Objective: Every line of the material is to be repeated exactly as it stands.
-------- Data shown --------
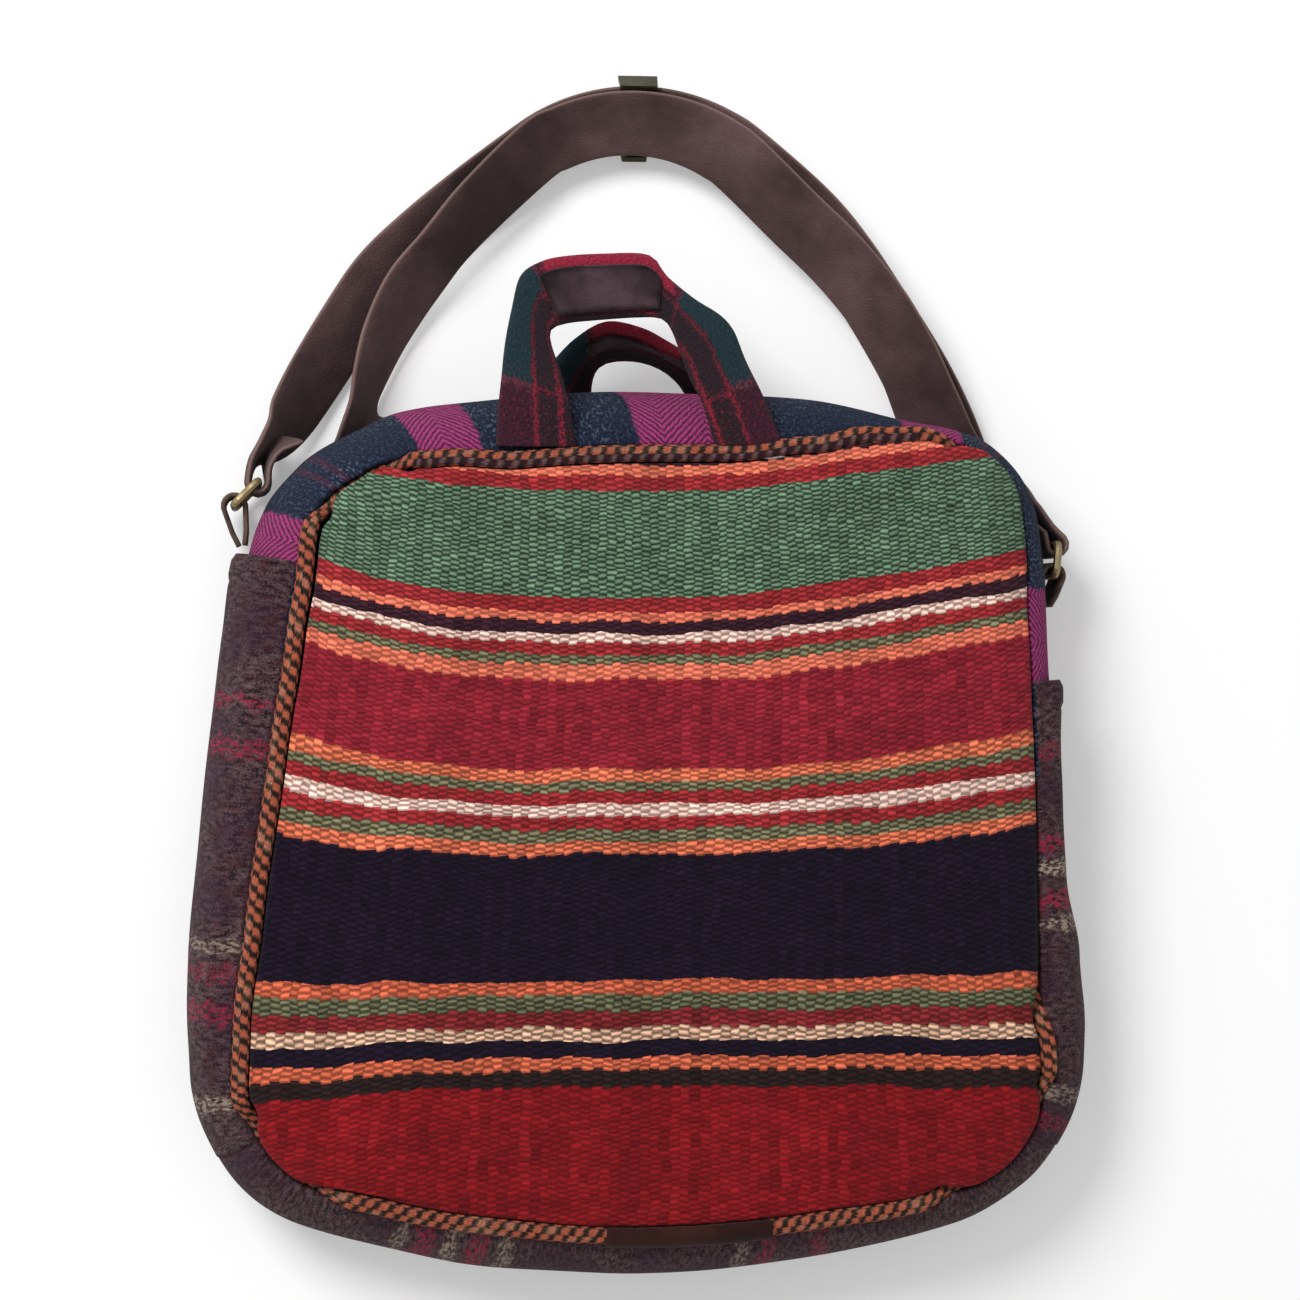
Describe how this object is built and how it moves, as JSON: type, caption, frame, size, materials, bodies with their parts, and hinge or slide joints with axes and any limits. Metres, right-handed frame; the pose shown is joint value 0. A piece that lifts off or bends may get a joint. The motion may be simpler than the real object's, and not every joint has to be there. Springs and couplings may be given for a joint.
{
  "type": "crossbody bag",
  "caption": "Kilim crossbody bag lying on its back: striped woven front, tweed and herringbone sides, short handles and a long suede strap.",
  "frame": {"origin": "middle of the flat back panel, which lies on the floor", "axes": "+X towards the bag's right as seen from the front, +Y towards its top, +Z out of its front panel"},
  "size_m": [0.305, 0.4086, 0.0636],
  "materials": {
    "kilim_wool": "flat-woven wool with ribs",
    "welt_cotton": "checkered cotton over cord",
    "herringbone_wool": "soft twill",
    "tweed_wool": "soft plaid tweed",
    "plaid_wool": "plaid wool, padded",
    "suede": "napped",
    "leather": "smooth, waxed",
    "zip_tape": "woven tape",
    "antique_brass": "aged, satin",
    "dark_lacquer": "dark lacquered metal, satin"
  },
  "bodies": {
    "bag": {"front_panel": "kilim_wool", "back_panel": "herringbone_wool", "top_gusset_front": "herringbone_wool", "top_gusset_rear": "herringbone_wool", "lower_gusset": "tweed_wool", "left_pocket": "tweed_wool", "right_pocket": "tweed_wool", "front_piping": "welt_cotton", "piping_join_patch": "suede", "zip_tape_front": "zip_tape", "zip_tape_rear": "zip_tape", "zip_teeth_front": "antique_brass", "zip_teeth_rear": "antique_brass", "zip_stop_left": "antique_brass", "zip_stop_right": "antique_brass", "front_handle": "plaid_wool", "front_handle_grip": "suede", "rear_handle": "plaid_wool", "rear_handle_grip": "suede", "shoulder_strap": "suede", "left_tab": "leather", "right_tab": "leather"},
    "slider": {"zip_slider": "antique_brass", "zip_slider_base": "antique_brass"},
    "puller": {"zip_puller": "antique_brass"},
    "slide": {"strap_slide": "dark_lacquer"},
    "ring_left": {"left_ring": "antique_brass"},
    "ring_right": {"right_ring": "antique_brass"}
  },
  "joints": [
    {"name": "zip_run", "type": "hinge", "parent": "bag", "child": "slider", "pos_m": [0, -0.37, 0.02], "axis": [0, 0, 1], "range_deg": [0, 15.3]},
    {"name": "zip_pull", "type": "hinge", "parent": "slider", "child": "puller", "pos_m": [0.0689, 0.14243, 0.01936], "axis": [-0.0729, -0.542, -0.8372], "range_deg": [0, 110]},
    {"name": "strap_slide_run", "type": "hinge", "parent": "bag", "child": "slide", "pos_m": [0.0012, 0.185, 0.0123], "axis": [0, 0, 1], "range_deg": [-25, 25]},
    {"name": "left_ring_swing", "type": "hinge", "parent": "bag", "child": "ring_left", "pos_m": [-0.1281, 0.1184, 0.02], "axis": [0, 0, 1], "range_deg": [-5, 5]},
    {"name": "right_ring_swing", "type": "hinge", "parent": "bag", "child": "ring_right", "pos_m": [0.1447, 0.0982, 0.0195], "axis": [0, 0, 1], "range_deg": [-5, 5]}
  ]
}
--------
Exercise result:
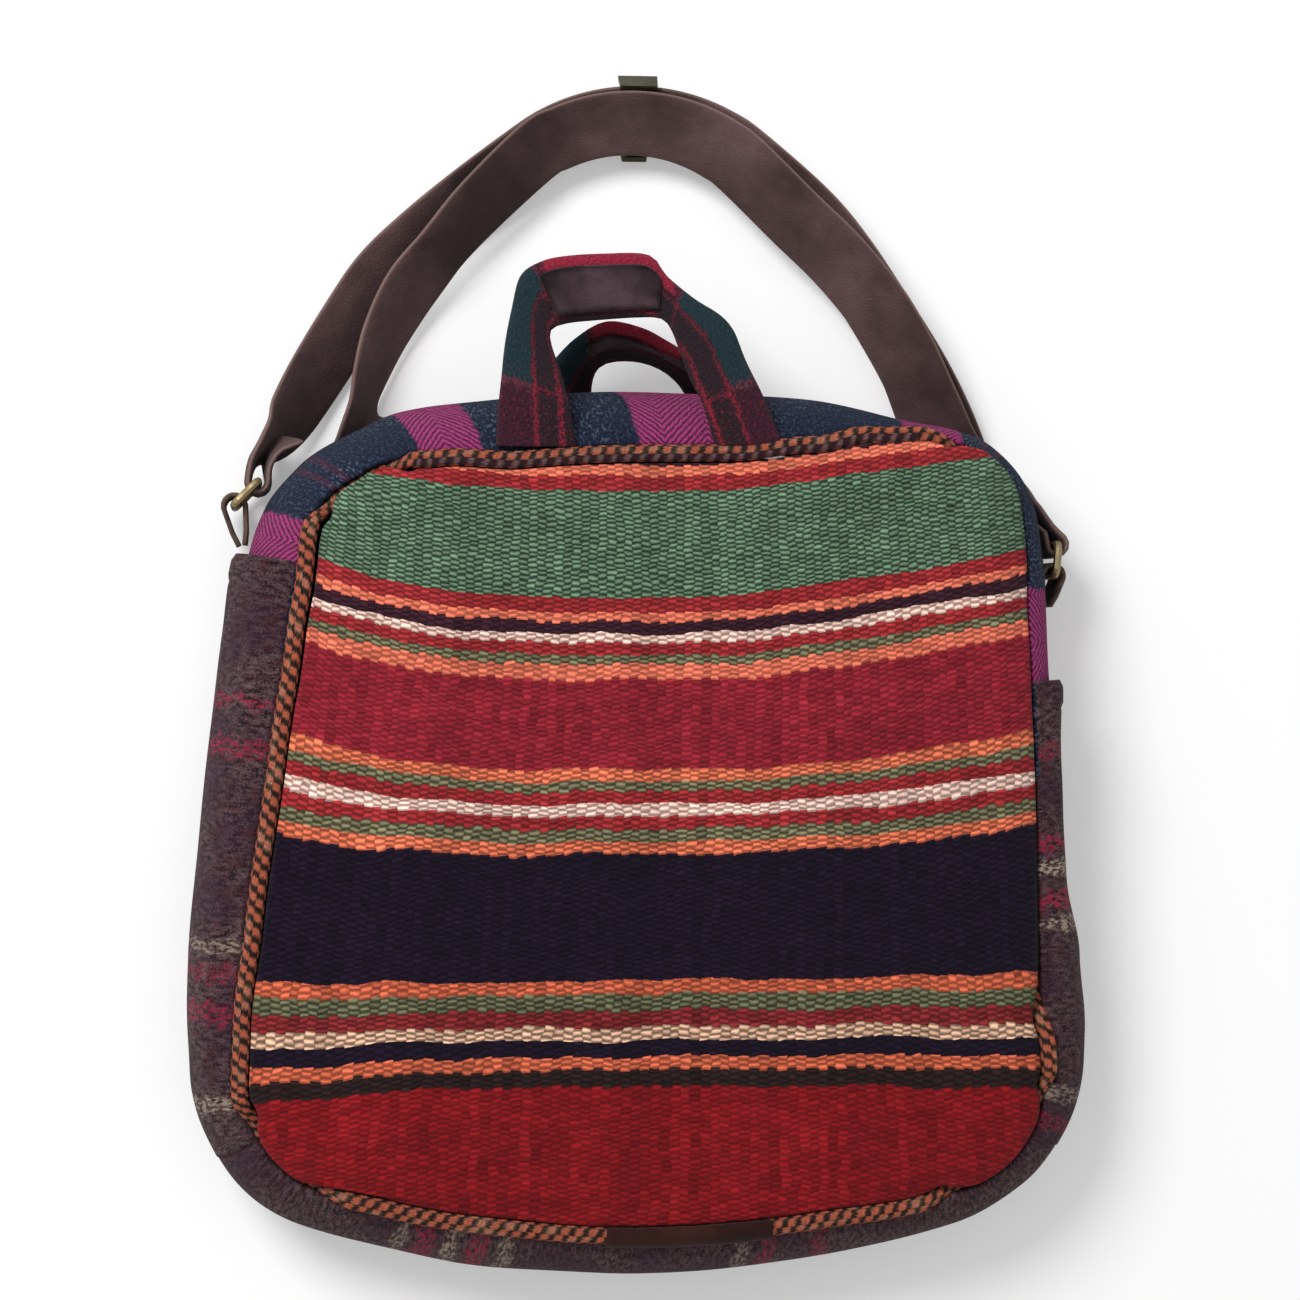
Describe how this object is built and how it moves, as JSON: type, caption, frame, size, materials, bodies with their parts, and hinge or slide joints with axes and any limits. Metres, right-handed frame; the pose shown is joint value 0. A piece that lifts off or bends may get a joint. The motion may be simpler than the real object's, and not every joint has to be there. Springs and couplings may be given for a joint.
{
  "type": "crossbody bag",
  "caption": "Kilim crossbody bag lying on its back: striped woven front, tweed and herringbone sides, short handles and a long suede strap.",
  "frame": {"origin": "middle of the flat back panel, which lies on the floor", "axes": "+X towards the bag's right as seen from the front, +Y towards its top, +Z out of its front panel"},
  "size_m": [0.305, 0.4086, 0.0636],
  "materials": {
    "kilim_wool": "flat-woven wool with ribs",
    "welt_cotton": "checkered cotton over cord",
    "herringbone_wool": "soft twill",
    "tweed_wool": "soft plaid tweed",
    "plaid_wool": "plaid wool, padded",
    "suede": "napped",
    "leather": "smooth, waxed",
    "zip_tape": "woven tape",
    "antique_brass": "aged, satin",
    "dark_lacquer": "dark lacquered metal, satin"
  },
  "bodies": {
    "bag": {"front_panel": "kilim_wool", "back_panel": "herringbone_wool", "top_gusset_front": "herringbone_wool", "top_gusset_rear": "herringbone_wool", "lower_gusset": "tweed_wool", "left_pocket": "tweed_wool", "right_pocket": "tweed_wool", "front_piping": "welt_cotton", "piping_join_patch": "suede", "zip_tape_front": "zip_tape", "zip_tape_rear": "zip_tape", "zip_teeth_front": "antique_brass", "zip_teeth_rear": "antique_brass", "zip_stop_left": "antique_brass", "zip_stop_right": "antique_brass", "front_handle": "plaid_wool", "front_handle_grip": "suede", "rear_handle": "plaid_wool", "rear_handle_grip": "suede", "shoulder_strap": "suede", "left_tab": "leather", "right_tab": "leather"},
    "slider": {"zip_slider": "antique_brass", "zip_slider_base": "antique_brass"},
    "puller": {"zip_puller": "antique_brass"},
    "slide": {"strap_slide": "dark_lacquer"},
    "ring_left": {"left_ring": "antique_brass"},
    "ring_right": {"right_ring": "antique_brass"}
  },
  "joints": [
    {"name": "zip_run", "type": "hinge", "parent": "bag", "child": "slider", "pos_m": [0, -0.37, 0.02], "axis": [0, 0, 1], "range_deg": [0, 15.3]},
    {"name": "zip_pull", "type": "hinge", "parent": "slider", "child": "puller", "pos_m": [0.0689, 0.14243, 0.01936], "axis": [-0.0729, -0.542, -0.8372], "range_deg": [0, 110]},
    {"name": "strap_slide_run", "type": "hinge", "parent": "bag", "child": "slide", "pos_m": [0.0012, 0.185, 0.0123], "axis": [0, 0, 1], "range_deg": [-25, 25]},
    {"name": "left_ring_swing", "type": "hinge", "parent": "bag", "child": "ring_left", "pos_m": [-0.1281, 0.1184, 0.02], "axis": [0, 0, 1], "range_deg": [-5, 5]},
    {"name": "right_ring_swing", "type": "hinge", "parent": "bag", "child": "ring_right", "pos_m": [0.1447, 0.0982, 0.0195], "axis": [0, 0, 1], "range_deg": [-5, 5]}
  ]
}